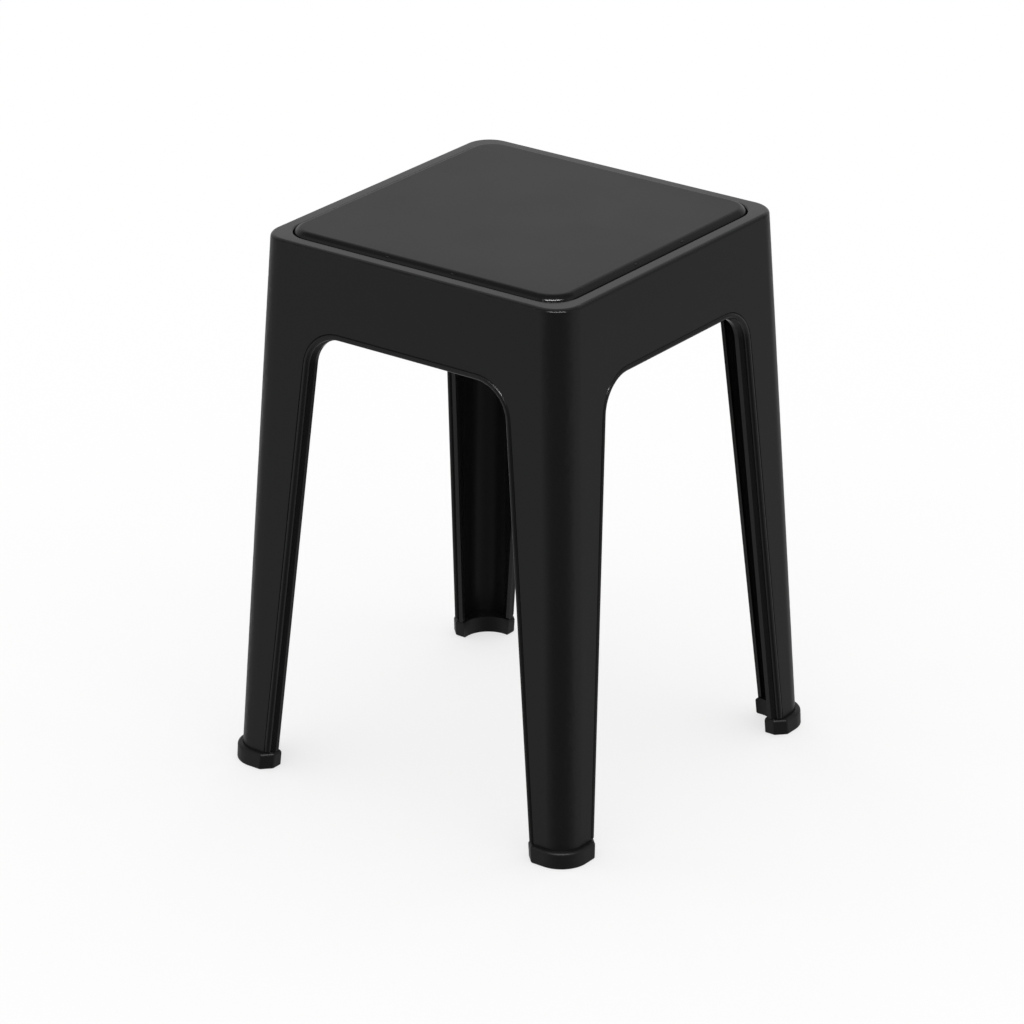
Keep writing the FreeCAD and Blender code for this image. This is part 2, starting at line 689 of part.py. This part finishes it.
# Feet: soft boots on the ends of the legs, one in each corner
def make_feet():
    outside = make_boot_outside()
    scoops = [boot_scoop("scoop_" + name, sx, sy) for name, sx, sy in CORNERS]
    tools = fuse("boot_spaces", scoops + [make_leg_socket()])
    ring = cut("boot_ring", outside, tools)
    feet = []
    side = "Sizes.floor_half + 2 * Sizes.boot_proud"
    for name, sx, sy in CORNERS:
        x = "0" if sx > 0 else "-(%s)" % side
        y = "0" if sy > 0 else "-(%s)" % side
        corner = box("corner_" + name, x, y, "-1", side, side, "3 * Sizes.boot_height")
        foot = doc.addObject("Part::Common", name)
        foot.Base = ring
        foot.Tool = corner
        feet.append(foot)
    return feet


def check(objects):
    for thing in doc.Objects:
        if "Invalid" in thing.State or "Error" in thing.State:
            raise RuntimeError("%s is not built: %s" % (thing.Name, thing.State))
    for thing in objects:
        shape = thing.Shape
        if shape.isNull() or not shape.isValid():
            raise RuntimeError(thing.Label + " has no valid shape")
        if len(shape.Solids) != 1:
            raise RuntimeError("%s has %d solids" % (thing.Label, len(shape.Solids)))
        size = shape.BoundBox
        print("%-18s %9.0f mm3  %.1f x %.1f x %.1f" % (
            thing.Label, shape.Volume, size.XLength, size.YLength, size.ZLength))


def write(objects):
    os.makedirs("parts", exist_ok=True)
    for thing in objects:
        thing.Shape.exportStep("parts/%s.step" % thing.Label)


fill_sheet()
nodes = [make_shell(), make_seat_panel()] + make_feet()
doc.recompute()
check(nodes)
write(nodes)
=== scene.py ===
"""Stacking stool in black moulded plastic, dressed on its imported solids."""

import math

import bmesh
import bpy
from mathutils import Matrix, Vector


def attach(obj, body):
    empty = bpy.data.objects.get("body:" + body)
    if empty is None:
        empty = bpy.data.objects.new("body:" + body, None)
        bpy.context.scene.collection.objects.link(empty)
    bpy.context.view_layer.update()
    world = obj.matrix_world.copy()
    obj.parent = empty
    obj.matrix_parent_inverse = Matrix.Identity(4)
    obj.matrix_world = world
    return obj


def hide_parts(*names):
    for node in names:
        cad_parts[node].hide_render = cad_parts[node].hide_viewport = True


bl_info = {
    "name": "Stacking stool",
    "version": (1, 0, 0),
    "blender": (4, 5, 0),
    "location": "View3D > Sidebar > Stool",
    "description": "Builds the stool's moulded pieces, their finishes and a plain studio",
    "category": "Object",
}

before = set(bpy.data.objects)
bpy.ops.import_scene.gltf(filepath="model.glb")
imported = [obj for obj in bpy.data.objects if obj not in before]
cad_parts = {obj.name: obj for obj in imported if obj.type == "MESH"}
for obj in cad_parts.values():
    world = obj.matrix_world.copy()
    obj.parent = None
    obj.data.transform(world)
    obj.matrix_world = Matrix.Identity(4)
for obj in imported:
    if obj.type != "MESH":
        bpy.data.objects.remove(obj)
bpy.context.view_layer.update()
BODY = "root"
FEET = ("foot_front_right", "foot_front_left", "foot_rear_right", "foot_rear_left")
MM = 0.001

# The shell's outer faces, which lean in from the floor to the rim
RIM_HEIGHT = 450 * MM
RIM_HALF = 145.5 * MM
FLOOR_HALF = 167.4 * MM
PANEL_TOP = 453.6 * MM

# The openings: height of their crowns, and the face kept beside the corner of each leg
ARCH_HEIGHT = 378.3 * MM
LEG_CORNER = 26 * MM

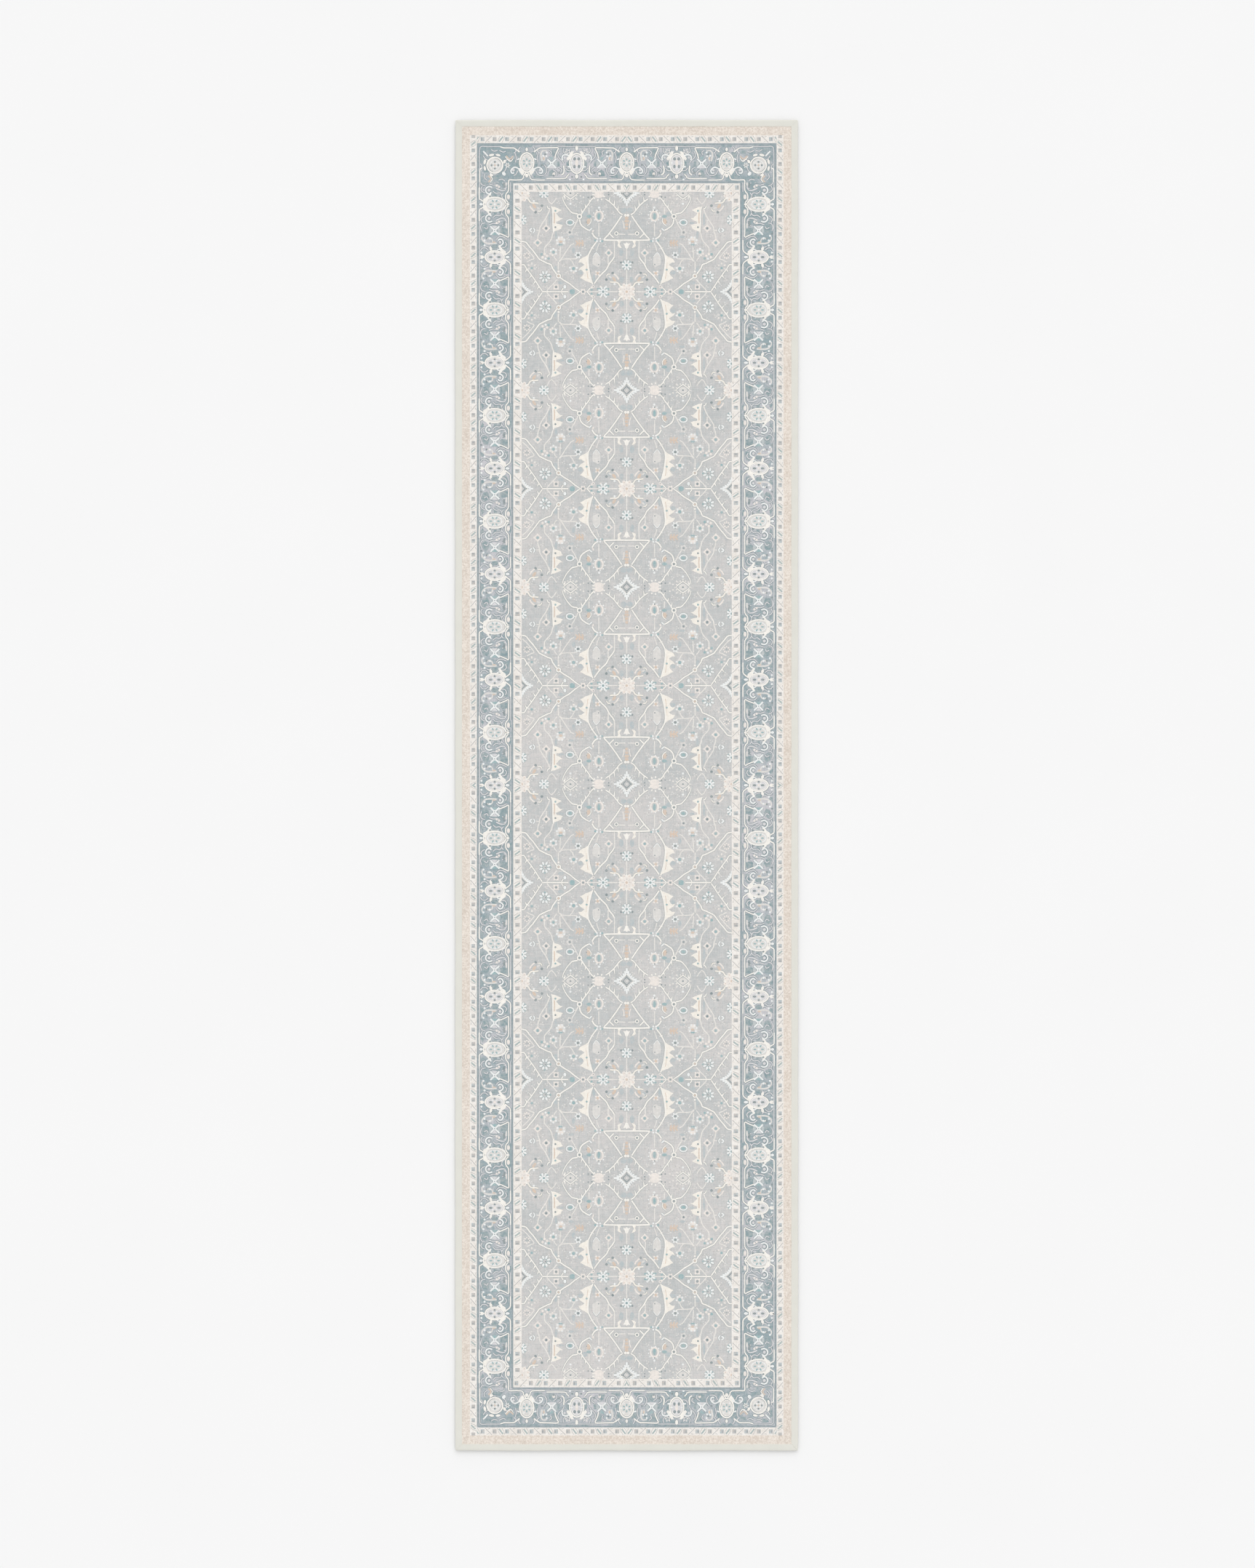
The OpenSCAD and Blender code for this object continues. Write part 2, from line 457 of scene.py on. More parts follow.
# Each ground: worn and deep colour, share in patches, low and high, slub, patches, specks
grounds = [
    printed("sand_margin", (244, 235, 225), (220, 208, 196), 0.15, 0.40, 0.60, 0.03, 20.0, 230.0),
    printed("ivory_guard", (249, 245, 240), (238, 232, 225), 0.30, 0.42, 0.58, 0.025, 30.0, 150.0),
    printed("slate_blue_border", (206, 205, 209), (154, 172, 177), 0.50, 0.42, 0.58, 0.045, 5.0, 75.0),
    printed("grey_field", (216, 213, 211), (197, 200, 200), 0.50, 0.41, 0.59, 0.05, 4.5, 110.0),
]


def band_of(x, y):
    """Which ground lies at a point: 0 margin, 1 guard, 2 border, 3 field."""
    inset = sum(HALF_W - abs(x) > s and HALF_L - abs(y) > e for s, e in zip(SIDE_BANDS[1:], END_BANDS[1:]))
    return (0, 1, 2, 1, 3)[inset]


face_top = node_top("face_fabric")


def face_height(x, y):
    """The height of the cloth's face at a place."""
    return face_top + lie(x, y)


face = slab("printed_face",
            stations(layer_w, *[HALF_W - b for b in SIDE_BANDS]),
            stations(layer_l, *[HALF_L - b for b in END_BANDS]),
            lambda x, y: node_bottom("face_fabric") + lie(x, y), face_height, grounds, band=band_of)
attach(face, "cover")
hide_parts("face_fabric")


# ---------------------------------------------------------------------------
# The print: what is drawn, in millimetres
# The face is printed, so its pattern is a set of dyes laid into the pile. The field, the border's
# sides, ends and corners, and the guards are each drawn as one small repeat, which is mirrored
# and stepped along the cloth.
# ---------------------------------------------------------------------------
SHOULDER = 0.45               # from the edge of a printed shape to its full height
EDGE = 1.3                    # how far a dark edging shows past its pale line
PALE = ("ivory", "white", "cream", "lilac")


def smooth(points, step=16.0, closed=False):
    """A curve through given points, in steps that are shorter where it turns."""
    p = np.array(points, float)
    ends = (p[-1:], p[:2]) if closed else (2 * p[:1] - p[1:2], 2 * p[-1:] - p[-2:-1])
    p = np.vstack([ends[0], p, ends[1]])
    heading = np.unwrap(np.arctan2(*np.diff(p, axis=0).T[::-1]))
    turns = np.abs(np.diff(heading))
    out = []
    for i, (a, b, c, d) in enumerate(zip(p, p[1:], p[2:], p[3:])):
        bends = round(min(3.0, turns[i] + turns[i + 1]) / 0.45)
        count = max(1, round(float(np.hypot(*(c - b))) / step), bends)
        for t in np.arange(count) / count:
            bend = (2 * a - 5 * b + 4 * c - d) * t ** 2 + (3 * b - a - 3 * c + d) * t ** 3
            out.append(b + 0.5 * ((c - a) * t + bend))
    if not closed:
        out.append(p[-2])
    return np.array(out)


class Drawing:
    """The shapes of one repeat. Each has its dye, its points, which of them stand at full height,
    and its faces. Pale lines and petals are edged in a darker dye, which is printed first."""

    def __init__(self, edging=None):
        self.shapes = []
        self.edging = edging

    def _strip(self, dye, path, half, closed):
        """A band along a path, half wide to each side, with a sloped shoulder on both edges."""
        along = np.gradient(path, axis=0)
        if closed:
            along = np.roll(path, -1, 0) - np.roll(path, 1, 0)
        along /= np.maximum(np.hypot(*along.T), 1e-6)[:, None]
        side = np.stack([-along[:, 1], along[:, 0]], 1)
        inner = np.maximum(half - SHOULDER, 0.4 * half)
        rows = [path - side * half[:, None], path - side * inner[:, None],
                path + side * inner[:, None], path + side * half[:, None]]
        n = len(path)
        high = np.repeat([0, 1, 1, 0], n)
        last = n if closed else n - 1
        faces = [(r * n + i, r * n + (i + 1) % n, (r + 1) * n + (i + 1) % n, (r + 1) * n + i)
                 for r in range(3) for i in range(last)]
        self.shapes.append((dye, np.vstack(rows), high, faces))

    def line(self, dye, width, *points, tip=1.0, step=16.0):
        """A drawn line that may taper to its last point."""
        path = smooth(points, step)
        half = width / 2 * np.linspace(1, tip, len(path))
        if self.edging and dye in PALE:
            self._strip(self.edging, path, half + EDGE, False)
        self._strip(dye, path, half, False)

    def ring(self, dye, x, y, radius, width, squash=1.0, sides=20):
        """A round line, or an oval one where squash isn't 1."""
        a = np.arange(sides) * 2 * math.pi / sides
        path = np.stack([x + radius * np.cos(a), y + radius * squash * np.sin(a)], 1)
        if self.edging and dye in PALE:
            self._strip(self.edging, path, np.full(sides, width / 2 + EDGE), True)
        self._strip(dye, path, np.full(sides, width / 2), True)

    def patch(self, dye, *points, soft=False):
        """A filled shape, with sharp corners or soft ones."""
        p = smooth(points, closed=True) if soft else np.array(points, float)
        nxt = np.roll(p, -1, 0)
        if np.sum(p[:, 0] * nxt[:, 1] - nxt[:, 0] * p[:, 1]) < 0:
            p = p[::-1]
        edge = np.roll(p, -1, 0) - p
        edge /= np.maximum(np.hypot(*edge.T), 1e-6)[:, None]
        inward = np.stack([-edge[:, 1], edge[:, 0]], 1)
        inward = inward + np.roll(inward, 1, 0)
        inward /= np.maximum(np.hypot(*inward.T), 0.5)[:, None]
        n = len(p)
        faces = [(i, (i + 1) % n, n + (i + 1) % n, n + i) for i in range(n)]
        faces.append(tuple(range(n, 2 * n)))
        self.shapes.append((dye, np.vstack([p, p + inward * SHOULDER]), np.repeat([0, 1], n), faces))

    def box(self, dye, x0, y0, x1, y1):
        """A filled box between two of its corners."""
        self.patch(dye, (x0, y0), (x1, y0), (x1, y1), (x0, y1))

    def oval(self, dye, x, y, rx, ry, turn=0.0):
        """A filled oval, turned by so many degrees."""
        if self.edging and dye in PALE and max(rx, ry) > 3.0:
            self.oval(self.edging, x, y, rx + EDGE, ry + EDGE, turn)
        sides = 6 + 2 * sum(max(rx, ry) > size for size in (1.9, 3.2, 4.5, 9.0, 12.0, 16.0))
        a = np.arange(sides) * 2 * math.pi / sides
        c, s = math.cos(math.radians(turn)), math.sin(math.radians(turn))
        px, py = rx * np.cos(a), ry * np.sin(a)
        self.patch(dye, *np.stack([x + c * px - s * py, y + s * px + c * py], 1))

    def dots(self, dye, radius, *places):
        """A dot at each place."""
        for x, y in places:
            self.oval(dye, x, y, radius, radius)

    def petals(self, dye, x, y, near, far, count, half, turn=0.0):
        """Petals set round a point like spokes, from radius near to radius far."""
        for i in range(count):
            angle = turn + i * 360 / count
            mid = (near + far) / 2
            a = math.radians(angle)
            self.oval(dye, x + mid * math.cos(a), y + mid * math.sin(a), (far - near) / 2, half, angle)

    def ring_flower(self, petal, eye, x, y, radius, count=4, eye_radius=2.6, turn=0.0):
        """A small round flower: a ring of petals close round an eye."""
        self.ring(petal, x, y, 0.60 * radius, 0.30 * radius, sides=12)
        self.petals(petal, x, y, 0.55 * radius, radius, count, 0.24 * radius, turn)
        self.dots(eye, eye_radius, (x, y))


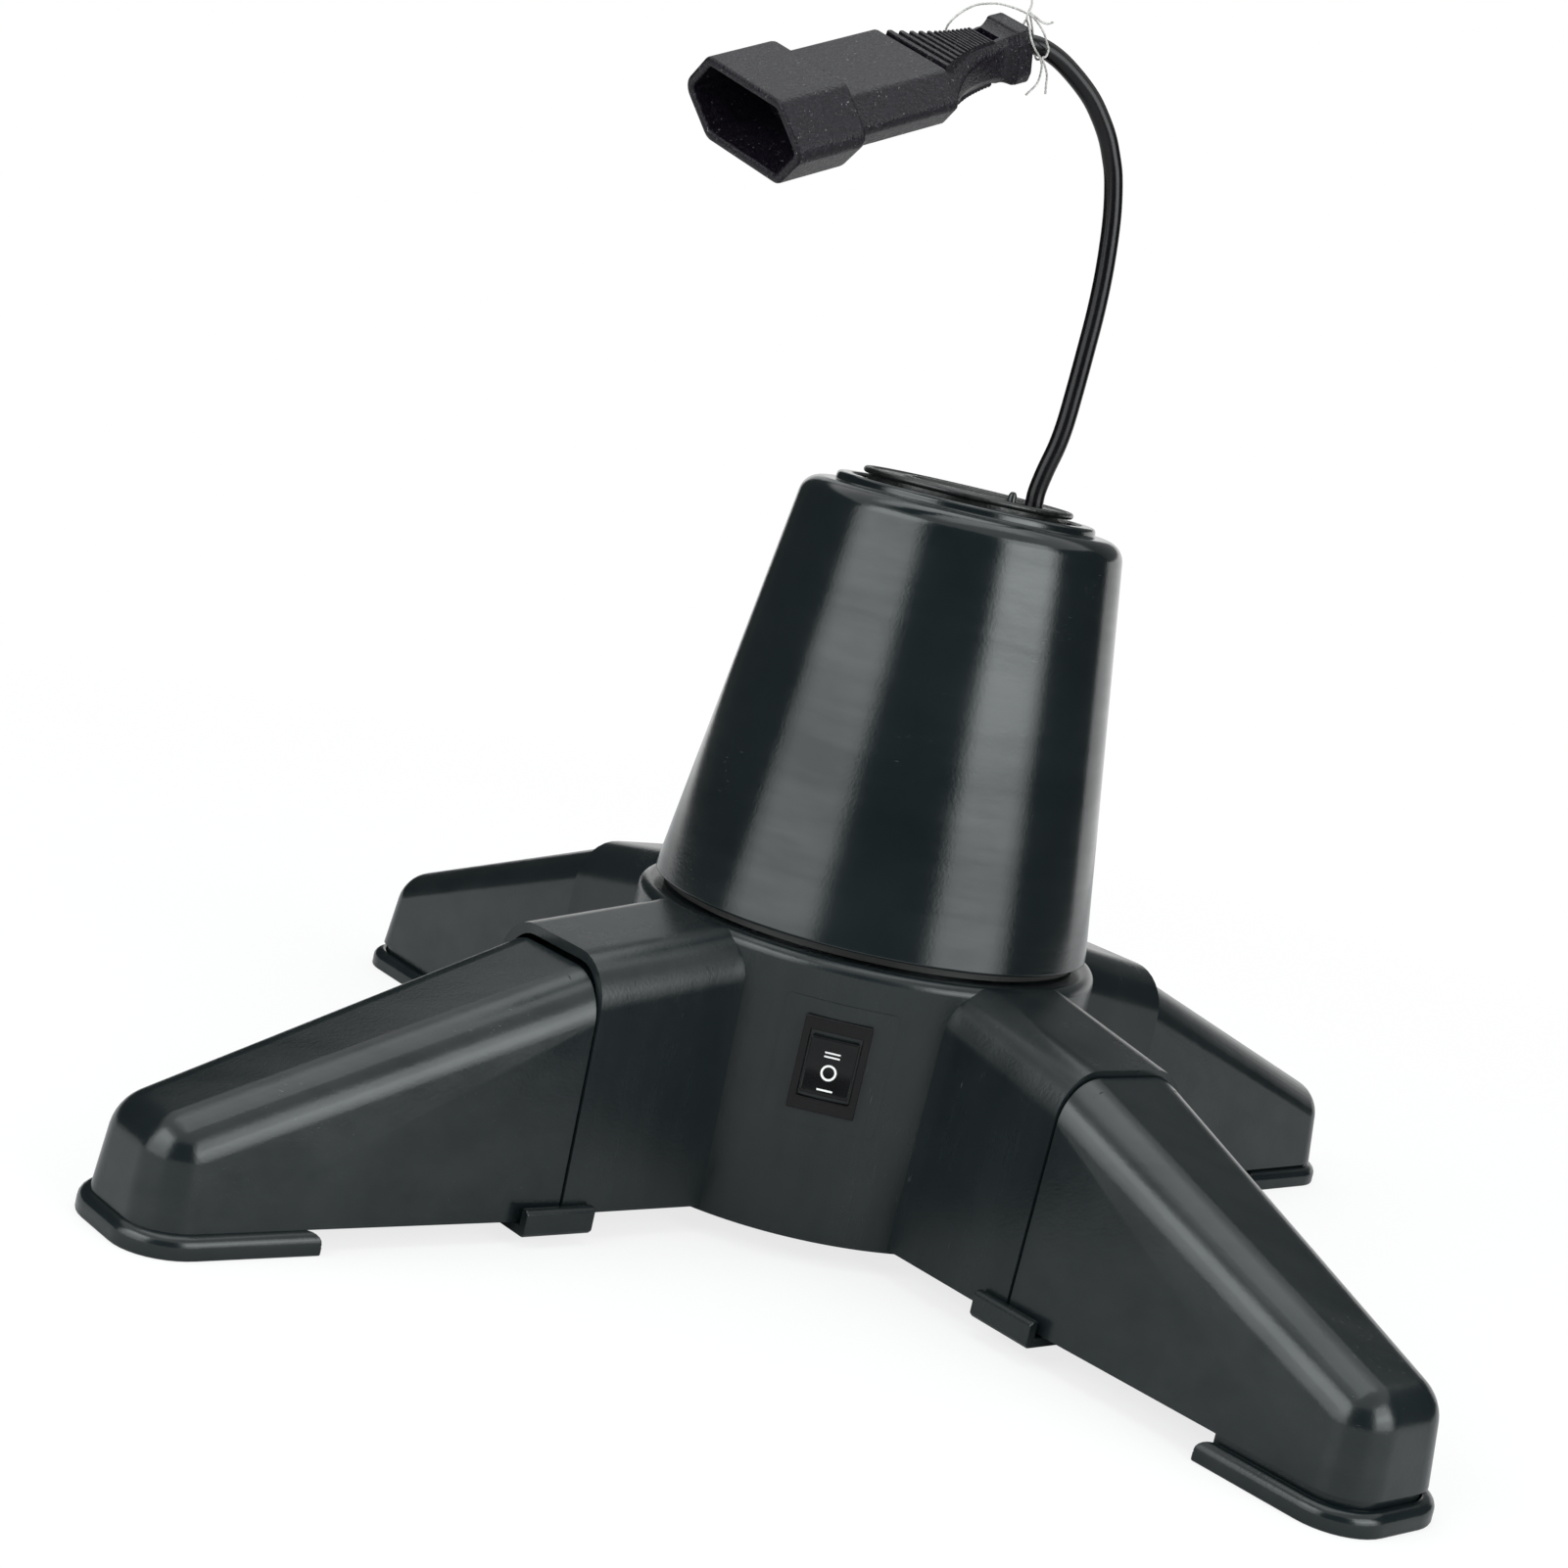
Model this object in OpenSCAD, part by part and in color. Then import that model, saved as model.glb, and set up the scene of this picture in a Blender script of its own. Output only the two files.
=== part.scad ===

+--

__WHAT TO WORK ON__.
Quote the listing above, but only from the line that shows "fill_sheet()" through the line that shows "cad_parts[node].hide_render = cad_parts[node].hide_viewport".

__WRITTEN RESPONSE__.
fill_sheet()
nodes = [make_shell(), make_seat_panel()] + make_feet()
doc.recompute()
check(nodes)
write(nodes)
=== scene.py ===
"""Stacking stool in black moulded plastic, dressed on its imported solids."""

import math

import bmesh
import bpy
from mathutils import Matrix, Vector


def attach(obj, body):
    empty = bpy.data.objects.get("body:" + body)
    if empty is None:
        empty = bpy.data.objects.new("body:" + body, None)
        bpy.context.scene.collection.objects.link(empty)
    bpy.context.view_layer.update()
    world = obj.matrix_world.copy()
    obj.parent = empty
    obj.matrix_parent_inverse = Matrix.Identity(4)
    obj.matrix_world = world
    return obj


def hide_parts(*names):
    for node in names:
        cad_parts[node].hide_render = cad_parts[node].hide_viewport = True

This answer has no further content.